Polymer Composites for Radiation Scintillation

  • Author(s): Chen, Qi
  • Advisor(s): Pei, Qibing
  • et al.
Abstract

The dissertation is focused on composite scintillating materials for gamma-ray and fast neutron spectroscopy. The inorganic-organic composite scintillators have been successfully fabricated and investigated. By leveraging the virtues of inorganics' high stopping power and plastics' ease of fabrication, the low cost composites are potentially serving as a candidate for the next generation high energy radiation detection materials.

New polymer matrix and coupled fluors are developed to obtain plastic scintillating materials, where efficient Foster Resonance Energy Transfer (FRET) is fulfilled.
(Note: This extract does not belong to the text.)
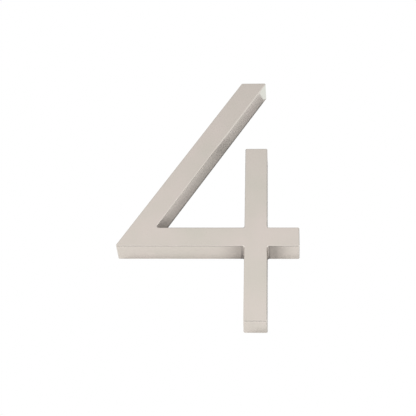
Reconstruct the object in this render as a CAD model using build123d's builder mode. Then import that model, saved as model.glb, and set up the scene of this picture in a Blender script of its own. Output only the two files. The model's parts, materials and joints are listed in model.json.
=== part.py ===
from build123d import *
import os
from math import hypot, radians, sin, tan

# House number: a figure 4 with an open top, cast in one piece, with blind tapped holes in its back
# for the studs that fix it to a wall. It hangs in the plane of the wall: X runs to the right, Z runs
# up, the back lies on the wall at Y = 0 and the face looks along -Y. The origin is on the back, where
# the middle of the stem crosses the middle of the bar. Sizes are in millimetres, angles in degrees.

# Figure, as its front face shows it
figure_height = 101.6  # foot of the stem to the flat top of the diagonal, a 4 inch number
stroke = 8.2  # width of the stem and of the diagonal, each measured square to its own edges
bar_height = 7.7  # the level bar is a little lighter than the other two strokes
stem_height = 70.9
foot_to_bar = 29.2  # foot of the stem to the underside of the bar
bar_reach = 15.6  # middle of the stem to the right end of the bar
tip_reach = 3.75  # middle of the stem to the sharp tip at the top of the diagonal
diagonal_slope = 58.3  # angle of the diagonal above the level

# Casting
depth = 9.7  # wall to front face
draft_angle = 0.8  # every side flares by this much from the face to the back
outer_corner = 0.5  # rounding of the corners that stand out, seen from the front
inner_corner = 0.6  # rounding of the corners between two strokes
face_round = 0.35  # soft edge all round the front face
back_break = 0.15  # small chamfer all round the back

# Blind tapped holes for the studs, M4 x 0.7
thread_diameter = 4.0
thread_pitch = 0.7
drill_point = 118.0
metal_over_drill = 1.7  # left between the point of the drill and the front face
mouth_chamfer = 0.35
stud_inset = 12.7  # middle of each hole below the top, and above the foot

# Derived sizes
bar_top = bar_height / 2
bar_foot = -bar_height / 2
foot = bar_foot - foot_to_bar
top = foot + figure_height
slope = radians(diagonal_slope)
diagonal_level_width = stroke / sin(slope)
drill_radius = (thread_diameter - thread_pitch) / 2
point_height = drill_radius / tan(radians(drill_point / 2))
drilled_depth = depth - metal_over_drill - point_height


def diagonal_inside(height):
    """X of the diagonal's right hand edge at a height, on the front face."""
    return tip_reach - (top - height) / tan(slope)


def stud_positions():
    """Middle of the tapped holes on the back: one in the diagonal, one in the stem."""
    upper = top - stud_inset
    lower = foot + stud_inset
    return [(diagonal_inside(upper) - diagonal_level_width / 2, upper), (0.0, lower)]


def runs_through(edge):
    """True for a straight edge that runs from the back to the face."""
    return edge.geom_type == GeomType.LINE and abs(edge.tangent_at(0).Y) > 0.9


def between_strokes(edge):
    """True at the inner corners: where the bar crosses the stem, and where it leaves the diagonal."""
    crossing = [(side * stroke / 2, level) for side in (-1, 1) for level in (bar_foot, bar_top)]
    place = edge.center()
    return any(
        hypot(place.X - across, place.Z - up) < 2.0
        for across, up in crossing + [(diagonal_inside(bar_top), bar_top)]
    )


front = Plane.XZ.offset(depth)

with BuildPart() as figure:
    # Three strokes of one face, drawn at the front where the sizes are given
    with BuildSketch(front):
        with Locations((0, foot)):
            Rectangle(stroke, stem_height, align=(Align.CENTER, Align.MIN))
        bar_start = diagonal_inside(bar_foot)
        with Locations((bar_start, 0)):
            Rectangle(bar_reach - bar_start, bar_height, align=(Align.MIN, Align.CENTER))
        Polygon(
            (bar_start - diagonal_level_width, bar_foot),
            (bar_start, bar_foot),
            (tip_reach, top),
            (tip_reach - diagonal_level_width, top),
            align=None,
        )
    extrude(amount=-depth)

    # Draft, so that the sides flare towards the wall
    sides = figure.faces().filter_by(Axis.Y, reverse=True)
    draft(sides, neutral_plane=front, angle=draft_angle)

    # Corners that run from the back to the face
    fillet(figure.edges().filter_by(runs_through).filter_by(between_strokes), radius=inner_corner)
    standing_out = [e for e in figure.edges().filter_by(runs_through) if not between_strokes(e)]
    fillet(standing_out, radius=outer_corner)

    # Soft edge round the face, broken edge round the back
    fillet(figure.faces().sort_by(Axis.Y)[0].edges(), radius=face_round)
    chamfer(figure.faces().sort_by(Axis.Y)[-1].edges(), length=back_break)

    # Stud holes: tapping drill with its point, and a small countersink at the mouth
    for across, up in stud_positions():
        with Locations(Plane(origin=(across, 0, up), x_dir=(-1, 0, 0), z_dir=(0, 1, 0))):
            CounterSinkHole(
                radius=drill_radius,
                counter_sink_radius=drill_radius + mouth_chamfer,
                depth=drilled_depth,
                counter_sink_angle=90,
            )
            with Locations((0, 0, -drilled_depth)):
                Cone(
                    bottom_radius=0,
                    top_radius=drill_radius,
                    height=point_height,
                    align=(Align.CENTER, Align.CENTER, Align.MAX),
                    mode=Mode.SUBTRACT,
                )

figure.part.label = "figure_four"
os.makedirs("parts", exist_ok=True)
export_step(figure.part, "parts/figure_four.step")
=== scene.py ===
import json
from math import atan2, cos, hypot, radians, sin, tau

import bmesh
import bpy
from mathutils import Matrix, Vector


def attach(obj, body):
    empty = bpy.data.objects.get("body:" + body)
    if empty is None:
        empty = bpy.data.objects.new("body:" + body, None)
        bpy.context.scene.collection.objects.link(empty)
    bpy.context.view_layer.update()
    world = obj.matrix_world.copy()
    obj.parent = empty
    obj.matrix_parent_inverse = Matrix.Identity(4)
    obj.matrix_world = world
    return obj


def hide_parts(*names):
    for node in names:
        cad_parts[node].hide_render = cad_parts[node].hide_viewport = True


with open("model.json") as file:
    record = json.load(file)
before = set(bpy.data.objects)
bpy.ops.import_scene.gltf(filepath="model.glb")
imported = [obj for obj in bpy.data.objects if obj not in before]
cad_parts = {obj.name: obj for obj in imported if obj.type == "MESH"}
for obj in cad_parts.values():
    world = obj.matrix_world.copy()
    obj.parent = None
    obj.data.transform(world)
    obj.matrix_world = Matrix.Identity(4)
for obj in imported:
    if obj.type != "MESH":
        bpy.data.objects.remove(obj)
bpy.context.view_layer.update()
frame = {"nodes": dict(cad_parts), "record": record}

# The number is a solid with two drilled holes in its back. Here it gets its thread and its finish.
# Lengths are in metres.
number = frame["nodes"]["figure_four"]


def new_object(name, data):
    made = bpy.data.objects.new(name, data)
    bpy.context.scene.collection.objects.link(made)
    return made


# Camera: below the number and a little to its right, looking up at it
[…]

This material possesses fast response time and good processibility, and the best light yield is over 5 times than that of commercial available plastic scintillators. Gamma-ray and neutron sensitizers are synthesized and investigated, including metal oxide nanocrystals and organometallics. These sensitizers are soluble in organic solvent, satisfying photophysical requirements for efficient scintillation, and are readily being incorporated into composites. Subsequently, a surface-catalyzed polymerization approach is proposed to fabricate bulk composites via UV curing. The composites are highly transparent at high loading of nanocrystals. Composites scintillators are prepared loaded with different sensitizers and different fluors. Photoelectric peak for Cs-137 gamma was obtained from these samples with an energy resolution of 10%, suggesting potential use of these composites for high energy radiation detection.